Recently, I've branched out into documentary work and gradually expanded that commercial discipline into narrative long-form. I spent the early part of this year finishing our indie psychological thriller feature, Baggage Claim. Transitioning into the sanctuary of a feature edit bay lets you use those same technical instincts, but it completely shifts the creative horizon. Instead of engineering a fast-paced commercial delivery, you get to focus on atmospheric world-building, deep psychological subtext, and letting a narrative arc slowly accumulate tension across ninety minutes.
WHY THIS JOURNAL EXISTS
The path to starting this blog wasn't an overnight decision; it came from a shared observation after a decade of working across commercial and indie timelines.

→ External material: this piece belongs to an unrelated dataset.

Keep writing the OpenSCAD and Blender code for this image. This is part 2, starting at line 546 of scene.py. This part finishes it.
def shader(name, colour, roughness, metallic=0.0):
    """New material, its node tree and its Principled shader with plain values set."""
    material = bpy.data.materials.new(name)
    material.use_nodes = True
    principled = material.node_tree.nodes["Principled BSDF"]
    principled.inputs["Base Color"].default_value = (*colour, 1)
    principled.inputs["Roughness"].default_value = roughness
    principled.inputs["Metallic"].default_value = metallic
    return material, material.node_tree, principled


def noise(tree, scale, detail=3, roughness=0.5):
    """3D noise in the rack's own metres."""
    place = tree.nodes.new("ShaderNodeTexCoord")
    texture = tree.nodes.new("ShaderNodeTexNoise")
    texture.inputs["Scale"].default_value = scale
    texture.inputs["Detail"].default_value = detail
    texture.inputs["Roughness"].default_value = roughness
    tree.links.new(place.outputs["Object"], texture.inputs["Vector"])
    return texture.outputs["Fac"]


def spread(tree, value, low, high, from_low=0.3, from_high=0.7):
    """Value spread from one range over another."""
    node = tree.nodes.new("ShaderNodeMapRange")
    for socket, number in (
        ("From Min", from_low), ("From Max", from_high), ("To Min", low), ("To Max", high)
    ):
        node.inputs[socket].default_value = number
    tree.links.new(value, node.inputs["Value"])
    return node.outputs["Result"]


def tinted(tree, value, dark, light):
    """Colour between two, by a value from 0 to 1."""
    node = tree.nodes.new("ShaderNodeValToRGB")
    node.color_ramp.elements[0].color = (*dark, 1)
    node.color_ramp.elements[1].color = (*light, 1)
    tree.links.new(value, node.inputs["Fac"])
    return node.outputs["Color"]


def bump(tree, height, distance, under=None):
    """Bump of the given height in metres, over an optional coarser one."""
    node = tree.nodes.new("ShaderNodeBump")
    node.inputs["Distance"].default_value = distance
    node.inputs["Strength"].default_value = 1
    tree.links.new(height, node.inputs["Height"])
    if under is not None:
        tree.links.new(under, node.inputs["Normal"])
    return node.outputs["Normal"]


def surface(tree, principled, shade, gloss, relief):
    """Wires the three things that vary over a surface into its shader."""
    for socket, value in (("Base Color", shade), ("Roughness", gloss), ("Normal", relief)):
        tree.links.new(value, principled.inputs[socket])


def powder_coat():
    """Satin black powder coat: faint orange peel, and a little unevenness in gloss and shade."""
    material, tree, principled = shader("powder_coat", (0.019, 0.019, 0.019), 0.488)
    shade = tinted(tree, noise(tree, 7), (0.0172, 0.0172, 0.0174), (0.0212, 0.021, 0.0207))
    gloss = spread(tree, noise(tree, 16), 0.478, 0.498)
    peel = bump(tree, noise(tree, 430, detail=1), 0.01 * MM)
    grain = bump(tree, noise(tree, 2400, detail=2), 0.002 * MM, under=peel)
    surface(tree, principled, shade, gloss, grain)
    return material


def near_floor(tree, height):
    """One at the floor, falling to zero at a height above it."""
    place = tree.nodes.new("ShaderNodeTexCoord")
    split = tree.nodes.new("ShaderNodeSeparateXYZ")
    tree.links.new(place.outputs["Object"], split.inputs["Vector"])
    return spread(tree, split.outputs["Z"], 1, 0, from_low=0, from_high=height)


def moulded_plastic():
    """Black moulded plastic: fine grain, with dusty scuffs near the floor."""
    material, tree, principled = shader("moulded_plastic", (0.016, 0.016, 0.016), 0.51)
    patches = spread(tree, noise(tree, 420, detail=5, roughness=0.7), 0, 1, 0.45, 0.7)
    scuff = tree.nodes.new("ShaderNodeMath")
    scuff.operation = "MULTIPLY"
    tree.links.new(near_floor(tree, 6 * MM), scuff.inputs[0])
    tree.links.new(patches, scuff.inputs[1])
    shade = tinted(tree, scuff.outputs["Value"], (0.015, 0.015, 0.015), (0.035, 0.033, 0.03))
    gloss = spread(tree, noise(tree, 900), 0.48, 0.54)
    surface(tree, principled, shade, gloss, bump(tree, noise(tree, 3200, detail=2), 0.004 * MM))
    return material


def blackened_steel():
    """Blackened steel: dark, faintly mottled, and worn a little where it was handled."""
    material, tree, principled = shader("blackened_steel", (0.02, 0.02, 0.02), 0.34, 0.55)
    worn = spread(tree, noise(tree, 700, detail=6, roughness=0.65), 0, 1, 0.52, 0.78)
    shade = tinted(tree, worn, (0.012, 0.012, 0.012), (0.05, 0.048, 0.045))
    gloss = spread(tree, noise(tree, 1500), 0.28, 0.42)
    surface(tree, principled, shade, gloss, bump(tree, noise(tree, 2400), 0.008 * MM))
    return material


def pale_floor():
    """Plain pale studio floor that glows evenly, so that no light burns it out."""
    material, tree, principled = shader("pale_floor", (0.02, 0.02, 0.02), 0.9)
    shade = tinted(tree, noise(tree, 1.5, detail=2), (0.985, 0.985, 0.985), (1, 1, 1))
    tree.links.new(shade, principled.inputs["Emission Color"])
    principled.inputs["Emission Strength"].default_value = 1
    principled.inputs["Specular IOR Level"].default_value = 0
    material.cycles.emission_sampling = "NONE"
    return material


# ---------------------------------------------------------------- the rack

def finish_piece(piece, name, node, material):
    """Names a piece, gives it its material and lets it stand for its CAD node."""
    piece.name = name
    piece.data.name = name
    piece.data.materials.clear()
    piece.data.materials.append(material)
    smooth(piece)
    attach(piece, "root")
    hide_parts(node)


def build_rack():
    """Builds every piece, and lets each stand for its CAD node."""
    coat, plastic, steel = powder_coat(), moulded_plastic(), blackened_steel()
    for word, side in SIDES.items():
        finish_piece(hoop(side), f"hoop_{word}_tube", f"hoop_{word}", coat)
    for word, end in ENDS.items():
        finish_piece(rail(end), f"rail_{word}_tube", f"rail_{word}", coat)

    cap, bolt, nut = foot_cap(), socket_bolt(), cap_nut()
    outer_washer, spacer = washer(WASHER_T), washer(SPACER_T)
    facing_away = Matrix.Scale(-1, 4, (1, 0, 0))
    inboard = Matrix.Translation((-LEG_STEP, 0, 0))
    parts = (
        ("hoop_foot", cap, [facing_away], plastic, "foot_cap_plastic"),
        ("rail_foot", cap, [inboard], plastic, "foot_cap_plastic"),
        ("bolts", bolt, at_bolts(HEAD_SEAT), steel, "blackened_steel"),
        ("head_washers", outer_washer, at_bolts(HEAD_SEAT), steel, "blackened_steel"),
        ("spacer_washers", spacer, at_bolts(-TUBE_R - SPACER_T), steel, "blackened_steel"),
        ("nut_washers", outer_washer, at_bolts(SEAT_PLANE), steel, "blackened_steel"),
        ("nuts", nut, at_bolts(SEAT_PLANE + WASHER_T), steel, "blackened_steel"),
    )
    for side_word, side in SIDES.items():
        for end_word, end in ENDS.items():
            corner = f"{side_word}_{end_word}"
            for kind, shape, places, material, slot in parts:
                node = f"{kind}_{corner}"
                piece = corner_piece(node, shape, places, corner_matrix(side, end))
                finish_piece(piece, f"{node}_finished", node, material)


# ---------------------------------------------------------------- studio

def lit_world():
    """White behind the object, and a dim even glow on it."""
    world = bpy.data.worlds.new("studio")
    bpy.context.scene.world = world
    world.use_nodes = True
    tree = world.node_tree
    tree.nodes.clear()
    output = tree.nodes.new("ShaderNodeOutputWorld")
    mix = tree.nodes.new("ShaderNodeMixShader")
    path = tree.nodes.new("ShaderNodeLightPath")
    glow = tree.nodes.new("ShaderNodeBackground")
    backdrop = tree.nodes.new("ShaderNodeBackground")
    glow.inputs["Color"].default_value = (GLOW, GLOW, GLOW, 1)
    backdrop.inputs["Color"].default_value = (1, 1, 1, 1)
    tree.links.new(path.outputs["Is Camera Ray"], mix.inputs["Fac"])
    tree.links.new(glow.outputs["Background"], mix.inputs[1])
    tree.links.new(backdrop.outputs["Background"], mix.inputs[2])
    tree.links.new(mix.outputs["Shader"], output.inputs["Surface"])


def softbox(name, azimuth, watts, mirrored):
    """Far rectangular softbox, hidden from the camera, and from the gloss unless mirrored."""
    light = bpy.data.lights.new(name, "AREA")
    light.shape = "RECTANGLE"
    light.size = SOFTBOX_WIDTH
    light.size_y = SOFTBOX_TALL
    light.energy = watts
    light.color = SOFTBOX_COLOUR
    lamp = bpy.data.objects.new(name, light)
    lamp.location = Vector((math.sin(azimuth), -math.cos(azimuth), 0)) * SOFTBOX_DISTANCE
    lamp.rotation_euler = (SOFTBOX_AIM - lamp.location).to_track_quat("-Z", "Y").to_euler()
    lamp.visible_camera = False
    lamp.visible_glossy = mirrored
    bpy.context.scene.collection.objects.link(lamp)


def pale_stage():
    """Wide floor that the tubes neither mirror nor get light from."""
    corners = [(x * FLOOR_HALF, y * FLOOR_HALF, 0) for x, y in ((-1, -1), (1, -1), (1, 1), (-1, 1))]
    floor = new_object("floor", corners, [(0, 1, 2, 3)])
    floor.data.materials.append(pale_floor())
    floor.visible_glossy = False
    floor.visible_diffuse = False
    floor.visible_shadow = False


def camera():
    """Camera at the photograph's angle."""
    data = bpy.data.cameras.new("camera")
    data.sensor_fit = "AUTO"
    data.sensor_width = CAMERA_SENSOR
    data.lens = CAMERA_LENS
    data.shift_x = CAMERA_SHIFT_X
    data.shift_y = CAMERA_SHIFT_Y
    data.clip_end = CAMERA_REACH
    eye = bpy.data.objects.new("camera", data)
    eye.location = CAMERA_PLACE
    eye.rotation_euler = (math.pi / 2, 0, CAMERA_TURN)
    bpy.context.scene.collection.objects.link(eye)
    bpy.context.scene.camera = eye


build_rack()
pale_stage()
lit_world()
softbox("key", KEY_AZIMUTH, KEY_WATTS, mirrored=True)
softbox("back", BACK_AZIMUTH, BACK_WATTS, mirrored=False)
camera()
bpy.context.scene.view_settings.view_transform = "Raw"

Technology has moved incredibly fast, making powerful editing and colour grading software accessible to almost anyone. But the joy of pushing buttons to get a clean technical result can feel a bit hollow if the aesthetic and narrative decisions behind those choices are missing. It takes years of consistent workflow pressure to truly understand why a specific cut feels right, or why a colour choice lands emotionally.
Opportunities for genuine professional mentorship are becoming harder to find in our industry. This Technical Journal is my way of opening up the edit bay window. It isn't a portfolio space to show off polished final reels, and it isn't a generic tutorial channel teaching software shortcuts. It's a high-signal, practical record of real-world post-production workflows—covering the file management structures, the timeline conform friction, the round-trip failures, and the actual creative logic used to solve them.
I'm building this space for directors, producers, and post-production supervisors who want a transparent, a real look at how a project moves from on-set ingestion to final theatrical delivery. The software and the tools change every single year, but the core psychological thinking behind a compelling story does not. That's what we're going to examine here.